◆ Exercise goal ◆
Give the number of lines in the listing that hold the word "from". Write nothing but that number.

>> start

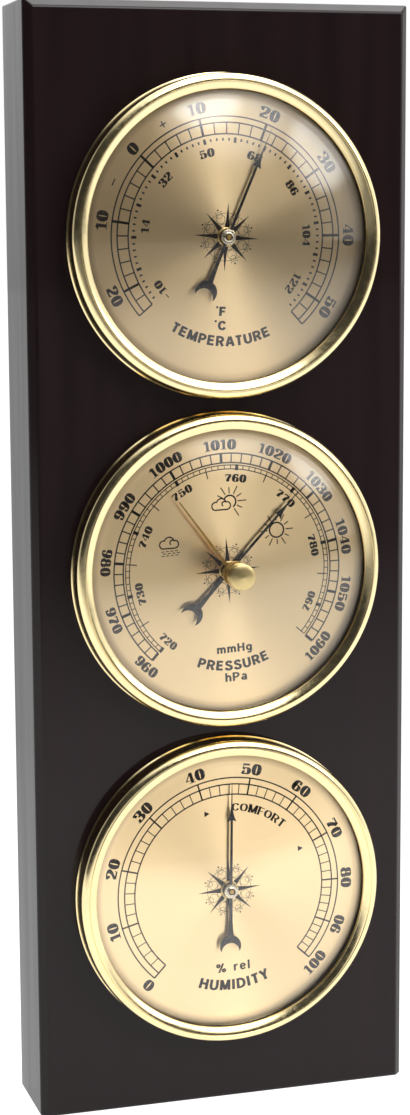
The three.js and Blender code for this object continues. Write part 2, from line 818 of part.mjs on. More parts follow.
// The four flank corners of a tooth on its centre angle; each half width is a share of the pitch.
function toothCorners(pitchRadius, teeth, centre) {
  const pitch = (2 * Math.PI) / teeth;
  const foot = pitchRadius - 1.15 * toothModule;
  const tip = pitchRadius + 0.85 * toothModule;
  const atPitch = (1 - BACKLASH) / 4;
  const atTip = atPitch * 0.5;
  const atFoot = atPitch * 1.25;
  return [
    polar(foot, centre - atFoot * pitch),
    polar(tip, centre - atTip * pitch),
    polar(tip, centre + atTip * pitch),
    polar(foot, centre + atFoot * pitch),
  ];
}

// The pinion has a gap, and not a tooth, on the line towards the sector.
function pinion() {
  const pitch = (2 * Math.PI) / pinionTeeth;
  const corners = Array.from({ length: pinionTeeth }, (_, index) =>
    toothCorners(pinionPitchRadius, pinionTeeth, bearing + pitch * (index + 0.5)),
  );
  return plate(polygon(corners.flat()), pinionFront, pinionBack);
}

function pinionStaff() {
  const outline = [
    [0, topPlateBack],
    [pivotRadius, topPlateBack],
    [pivotRadius, topPlateFront - SEAT],
    [staffRadius, topPlateFront - SEAT],
    ...staffFront(),
  ];
  const collet = rod(coilCollet - SEAT, hairspringFront, hairspringBack, SMALL);
  return join(turned(outline, 12), collet, pinion());
}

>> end

◆ Solution ◆
2